Given data:
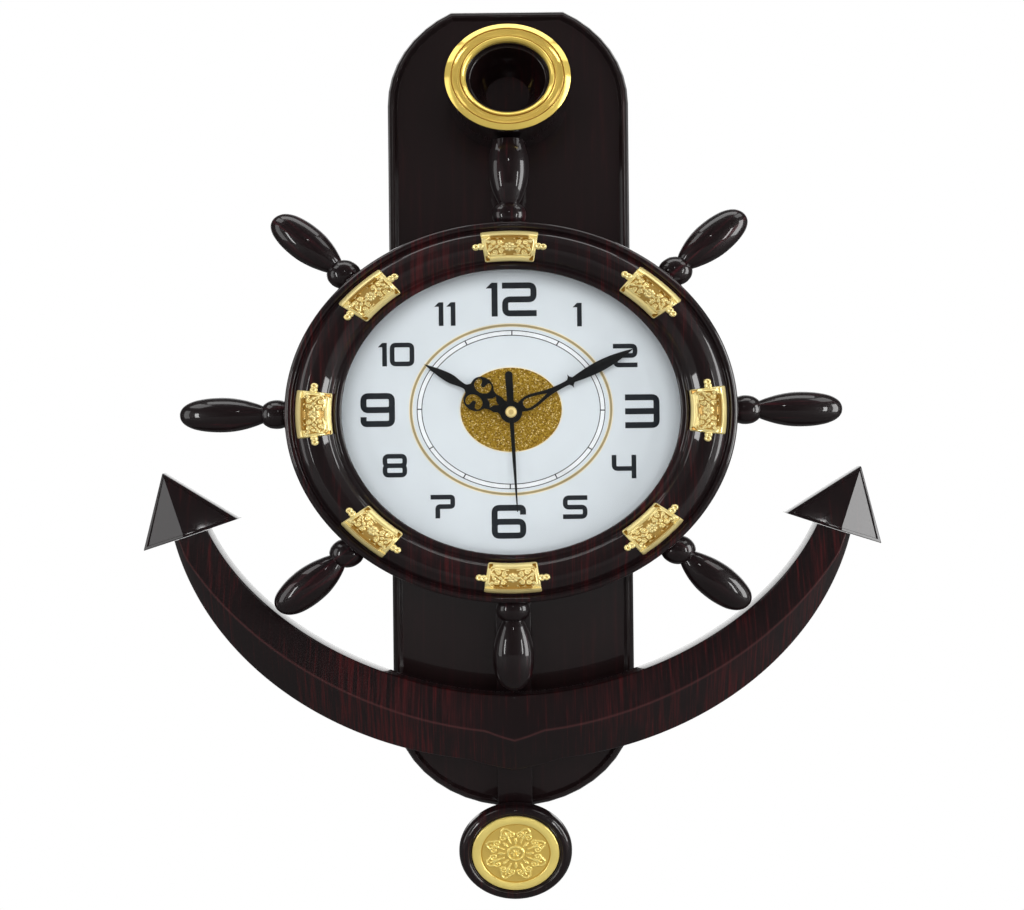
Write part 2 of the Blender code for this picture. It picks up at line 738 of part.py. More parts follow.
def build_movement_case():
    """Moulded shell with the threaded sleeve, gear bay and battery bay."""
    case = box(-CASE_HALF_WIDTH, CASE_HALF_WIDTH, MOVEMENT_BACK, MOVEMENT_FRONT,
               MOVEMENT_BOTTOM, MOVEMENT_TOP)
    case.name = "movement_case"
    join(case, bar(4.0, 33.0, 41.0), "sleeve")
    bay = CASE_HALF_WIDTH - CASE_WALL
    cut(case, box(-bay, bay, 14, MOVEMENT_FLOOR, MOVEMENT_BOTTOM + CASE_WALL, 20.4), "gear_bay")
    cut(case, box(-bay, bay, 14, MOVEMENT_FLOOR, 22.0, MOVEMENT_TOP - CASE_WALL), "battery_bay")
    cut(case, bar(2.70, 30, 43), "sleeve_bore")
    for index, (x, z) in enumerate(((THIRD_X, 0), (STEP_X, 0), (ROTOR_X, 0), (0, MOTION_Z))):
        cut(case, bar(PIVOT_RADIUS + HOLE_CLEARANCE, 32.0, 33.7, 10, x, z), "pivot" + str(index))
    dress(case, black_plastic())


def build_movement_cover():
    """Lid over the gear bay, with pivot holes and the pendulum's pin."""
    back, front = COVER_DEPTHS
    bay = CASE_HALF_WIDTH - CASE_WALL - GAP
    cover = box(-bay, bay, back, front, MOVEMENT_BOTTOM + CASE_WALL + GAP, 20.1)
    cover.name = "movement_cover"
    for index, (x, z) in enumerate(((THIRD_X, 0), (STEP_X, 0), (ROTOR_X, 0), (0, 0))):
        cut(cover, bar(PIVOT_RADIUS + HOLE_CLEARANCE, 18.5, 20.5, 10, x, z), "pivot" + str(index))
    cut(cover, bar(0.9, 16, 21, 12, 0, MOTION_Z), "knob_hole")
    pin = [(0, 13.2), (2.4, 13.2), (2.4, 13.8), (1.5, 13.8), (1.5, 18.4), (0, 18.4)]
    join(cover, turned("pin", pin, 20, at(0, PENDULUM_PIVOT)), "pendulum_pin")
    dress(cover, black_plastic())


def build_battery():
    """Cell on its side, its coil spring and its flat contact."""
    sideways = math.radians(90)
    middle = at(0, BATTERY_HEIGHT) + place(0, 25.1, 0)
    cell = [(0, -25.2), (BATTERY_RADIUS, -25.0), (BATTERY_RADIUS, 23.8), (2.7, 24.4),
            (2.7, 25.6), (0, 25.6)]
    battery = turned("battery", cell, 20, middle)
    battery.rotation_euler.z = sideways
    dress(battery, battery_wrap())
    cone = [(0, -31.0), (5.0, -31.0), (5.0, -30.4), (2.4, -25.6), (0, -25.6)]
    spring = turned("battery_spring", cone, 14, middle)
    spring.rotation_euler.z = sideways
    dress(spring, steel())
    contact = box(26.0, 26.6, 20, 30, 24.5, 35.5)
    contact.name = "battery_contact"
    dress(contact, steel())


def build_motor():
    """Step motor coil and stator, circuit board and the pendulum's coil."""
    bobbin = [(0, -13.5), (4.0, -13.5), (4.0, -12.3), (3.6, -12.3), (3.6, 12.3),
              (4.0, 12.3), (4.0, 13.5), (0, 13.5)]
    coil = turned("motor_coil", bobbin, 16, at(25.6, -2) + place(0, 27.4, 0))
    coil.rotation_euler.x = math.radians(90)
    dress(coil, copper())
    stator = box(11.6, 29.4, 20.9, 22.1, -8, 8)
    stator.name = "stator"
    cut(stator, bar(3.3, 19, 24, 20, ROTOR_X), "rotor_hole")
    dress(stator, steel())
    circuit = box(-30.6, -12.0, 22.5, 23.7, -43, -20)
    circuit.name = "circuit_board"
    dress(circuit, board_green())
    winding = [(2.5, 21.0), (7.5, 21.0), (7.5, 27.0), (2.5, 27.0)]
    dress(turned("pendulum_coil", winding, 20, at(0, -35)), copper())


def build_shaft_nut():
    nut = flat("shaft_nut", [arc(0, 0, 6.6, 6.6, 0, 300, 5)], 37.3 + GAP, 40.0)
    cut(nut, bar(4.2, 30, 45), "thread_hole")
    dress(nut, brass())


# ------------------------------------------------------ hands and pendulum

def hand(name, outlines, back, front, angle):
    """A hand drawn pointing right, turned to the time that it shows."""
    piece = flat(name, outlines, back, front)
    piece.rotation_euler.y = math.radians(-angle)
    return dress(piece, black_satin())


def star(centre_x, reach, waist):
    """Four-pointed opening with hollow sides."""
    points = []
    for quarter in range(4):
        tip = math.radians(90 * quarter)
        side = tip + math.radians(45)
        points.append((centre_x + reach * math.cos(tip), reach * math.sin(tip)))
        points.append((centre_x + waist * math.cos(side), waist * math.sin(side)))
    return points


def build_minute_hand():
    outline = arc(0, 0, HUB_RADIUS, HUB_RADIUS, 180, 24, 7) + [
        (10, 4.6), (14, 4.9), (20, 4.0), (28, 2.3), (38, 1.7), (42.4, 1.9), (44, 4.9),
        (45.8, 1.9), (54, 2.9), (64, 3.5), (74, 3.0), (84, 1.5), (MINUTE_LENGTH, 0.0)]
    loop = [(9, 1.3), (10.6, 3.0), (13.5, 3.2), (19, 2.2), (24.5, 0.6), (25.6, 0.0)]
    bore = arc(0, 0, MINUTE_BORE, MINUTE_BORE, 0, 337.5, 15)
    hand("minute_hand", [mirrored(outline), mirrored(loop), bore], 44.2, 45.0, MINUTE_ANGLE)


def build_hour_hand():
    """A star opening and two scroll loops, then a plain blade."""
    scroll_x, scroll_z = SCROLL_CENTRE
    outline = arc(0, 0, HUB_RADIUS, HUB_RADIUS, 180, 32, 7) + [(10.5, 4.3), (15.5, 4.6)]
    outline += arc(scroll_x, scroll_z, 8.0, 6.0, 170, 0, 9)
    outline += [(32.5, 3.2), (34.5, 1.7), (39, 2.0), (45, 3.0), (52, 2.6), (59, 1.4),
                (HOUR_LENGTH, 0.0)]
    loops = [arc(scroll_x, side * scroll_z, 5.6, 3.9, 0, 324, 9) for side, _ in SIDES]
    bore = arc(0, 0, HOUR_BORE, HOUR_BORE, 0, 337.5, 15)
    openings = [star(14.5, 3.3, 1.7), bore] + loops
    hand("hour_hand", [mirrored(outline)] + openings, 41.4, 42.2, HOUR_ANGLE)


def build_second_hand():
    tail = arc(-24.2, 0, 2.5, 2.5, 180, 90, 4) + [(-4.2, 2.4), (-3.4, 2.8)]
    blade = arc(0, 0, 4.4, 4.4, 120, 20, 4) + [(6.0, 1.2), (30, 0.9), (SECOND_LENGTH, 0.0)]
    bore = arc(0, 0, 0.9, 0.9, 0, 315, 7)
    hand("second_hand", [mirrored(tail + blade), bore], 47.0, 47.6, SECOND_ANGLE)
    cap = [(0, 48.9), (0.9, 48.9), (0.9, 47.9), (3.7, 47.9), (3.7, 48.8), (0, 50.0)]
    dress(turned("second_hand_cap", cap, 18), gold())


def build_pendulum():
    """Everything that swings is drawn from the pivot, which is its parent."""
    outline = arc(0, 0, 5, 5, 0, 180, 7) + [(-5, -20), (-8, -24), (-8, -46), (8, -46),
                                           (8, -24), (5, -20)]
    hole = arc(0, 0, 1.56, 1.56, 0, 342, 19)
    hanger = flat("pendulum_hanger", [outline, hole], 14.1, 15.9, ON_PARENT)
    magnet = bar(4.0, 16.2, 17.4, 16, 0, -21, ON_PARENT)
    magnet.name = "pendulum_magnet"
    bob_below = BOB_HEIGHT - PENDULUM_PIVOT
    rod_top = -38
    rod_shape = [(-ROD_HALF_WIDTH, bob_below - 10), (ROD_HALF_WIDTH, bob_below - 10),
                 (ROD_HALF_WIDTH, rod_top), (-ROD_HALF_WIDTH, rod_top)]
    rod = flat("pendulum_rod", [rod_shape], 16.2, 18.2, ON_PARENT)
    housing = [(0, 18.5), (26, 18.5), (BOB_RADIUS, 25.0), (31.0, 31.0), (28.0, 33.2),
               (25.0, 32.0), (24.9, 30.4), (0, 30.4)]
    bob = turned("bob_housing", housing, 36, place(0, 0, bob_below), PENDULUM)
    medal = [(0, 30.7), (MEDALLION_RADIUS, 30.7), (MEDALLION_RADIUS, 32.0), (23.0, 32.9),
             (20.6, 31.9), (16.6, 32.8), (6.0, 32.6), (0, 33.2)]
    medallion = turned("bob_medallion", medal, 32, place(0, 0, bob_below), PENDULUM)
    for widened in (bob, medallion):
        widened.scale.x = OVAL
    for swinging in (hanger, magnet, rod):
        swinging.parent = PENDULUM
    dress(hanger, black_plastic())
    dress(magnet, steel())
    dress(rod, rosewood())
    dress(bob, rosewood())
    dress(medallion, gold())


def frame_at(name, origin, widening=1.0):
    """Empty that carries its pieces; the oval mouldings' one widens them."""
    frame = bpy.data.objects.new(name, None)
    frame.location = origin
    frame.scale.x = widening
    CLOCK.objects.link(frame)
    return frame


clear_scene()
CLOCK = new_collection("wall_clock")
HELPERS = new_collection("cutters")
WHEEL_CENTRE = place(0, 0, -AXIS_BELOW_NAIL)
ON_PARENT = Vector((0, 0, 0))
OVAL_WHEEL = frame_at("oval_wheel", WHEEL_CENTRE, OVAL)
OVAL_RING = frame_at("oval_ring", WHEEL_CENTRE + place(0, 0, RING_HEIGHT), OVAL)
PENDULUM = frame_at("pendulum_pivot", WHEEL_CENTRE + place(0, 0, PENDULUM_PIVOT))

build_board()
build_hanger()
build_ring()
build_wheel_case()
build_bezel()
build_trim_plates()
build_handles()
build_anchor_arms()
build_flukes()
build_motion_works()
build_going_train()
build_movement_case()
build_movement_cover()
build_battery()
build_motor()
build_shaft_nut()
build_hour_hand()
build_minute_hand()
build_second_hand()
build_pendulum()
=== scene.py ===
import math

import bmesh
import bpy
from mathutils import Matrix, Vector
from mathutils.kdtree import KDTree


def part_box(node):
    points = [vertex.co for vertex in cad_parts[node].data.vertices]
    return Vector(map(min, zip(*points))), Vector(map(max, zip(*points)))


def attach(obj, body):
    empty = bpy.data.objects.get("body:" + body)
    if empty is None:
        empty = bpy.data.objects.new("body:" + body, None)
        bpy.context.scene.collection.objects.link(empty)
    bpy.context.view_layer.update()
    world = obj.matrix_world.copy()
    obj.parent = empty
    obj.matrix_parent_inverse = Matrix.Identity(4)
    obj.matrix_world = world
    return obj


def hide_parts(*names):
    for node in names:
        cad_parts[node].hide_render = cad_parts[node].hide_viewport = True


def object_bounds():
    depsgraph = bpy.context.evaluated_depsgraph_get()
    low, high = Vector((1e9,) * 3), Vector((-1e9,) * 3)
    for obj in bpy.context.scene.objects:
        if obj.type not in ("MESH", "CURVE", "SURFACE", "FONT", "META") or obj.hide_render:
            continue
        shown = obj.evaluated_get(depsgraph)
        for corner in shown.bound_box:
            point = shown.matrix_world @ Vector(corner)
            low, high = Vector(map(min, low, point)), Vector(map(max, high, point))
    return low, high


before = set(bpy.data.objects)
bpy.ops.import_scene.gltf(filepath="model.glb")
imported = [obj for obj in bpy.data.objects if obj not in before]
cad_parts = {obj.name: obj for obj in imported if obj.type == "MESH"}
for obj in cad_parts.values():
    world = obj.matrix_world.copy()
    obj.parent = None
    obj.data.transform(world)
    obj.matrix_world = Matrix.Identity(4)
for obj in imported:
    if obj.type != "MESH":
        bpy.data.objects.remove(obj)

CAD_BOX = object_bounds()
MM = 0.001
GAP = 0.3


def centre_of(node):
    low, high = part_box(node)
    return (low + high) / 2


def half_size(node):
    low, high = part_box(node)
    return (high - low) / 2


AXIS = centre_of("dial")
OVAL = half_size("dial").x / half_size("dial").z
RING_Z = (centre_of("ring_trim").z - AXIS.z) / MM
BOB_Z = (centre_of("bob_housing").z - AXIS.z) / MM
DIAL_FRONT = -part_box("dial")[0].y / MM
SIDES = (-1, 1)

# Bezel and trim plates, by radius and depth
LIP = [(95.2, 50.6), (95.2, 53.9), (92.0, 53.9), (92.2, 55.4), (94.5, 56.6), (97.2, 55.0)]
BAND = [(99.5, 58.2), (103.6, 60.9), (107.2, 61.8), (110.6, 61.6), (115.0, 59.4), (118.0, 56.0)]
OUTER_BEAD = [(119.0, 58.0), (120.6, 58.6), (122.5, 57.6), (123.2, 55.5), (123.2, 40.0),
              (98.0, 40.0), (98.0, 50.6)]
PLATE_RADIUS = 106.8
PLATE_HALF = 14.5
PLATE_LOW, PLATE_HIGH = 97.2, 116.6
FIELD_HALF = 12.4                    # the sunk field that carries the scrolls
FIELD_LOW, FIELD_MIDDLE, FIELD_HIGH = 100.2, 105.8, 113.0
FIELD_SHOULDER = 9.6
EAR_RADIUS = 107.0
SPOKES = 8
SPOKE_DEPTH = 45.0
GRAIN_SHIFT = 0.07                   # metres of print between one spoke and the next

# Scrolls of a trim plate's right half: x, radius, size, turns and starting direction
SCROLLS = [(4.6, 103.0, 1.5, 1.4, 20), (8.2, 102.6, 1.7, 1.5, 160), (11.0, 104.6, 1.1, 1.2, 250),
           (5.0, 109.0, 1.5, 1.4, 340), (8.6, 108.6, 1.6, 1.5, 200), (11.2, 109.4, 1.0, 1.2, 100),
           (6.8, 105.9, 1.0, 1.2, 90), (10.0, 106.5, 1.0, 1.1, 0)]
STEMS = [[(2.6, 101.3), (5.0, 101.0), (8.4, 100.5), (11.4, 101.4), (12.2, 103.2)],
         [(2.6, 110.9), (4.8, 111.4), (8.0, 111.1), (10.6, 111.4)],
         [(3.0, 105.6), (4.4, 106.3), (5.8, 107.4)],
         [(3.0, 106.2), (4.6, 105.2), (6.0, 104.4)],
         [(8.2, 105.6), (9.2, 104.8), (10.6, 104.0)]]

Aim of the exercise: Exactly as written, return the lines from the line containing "build_board()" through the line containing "bpy.context.view_layer.update()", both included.

Answer:
build_board()
build_hanger()
build_ring()
build_wheel_case()
build_bezel()
build_trim_plates()
build_handles()
build_anchor_arms()
build_flukes()
build_motion_works()
build_going_train()
build_movement_case()
build_movement_cover()
build_battery()
build_motor()
build_shaft_nut()
build_hour_hand()
build_minute_hand()
build_second_hand()
build_pendulum()
=== scene.py ===
import math

import bmesh
import bpy
from mathutils import Matrix, Vector
from mathutils.kdtree import KDTree


def part_box(node):
    points = [vertex.co for vertex in cad_parts[node].data.vertices]
    return Vector(map(min, zip(*points))), Vector(map(max, zip(*points)))


def attach(obj, body):
    empty = bpy.data.objects.get("body:" + body)
    if empty is None:
        empty = bpy.data.objects.new("body:" + body, None)
        bpy.context.scene.collection.objects.link(empty)
    bpy.context.view_layer.update()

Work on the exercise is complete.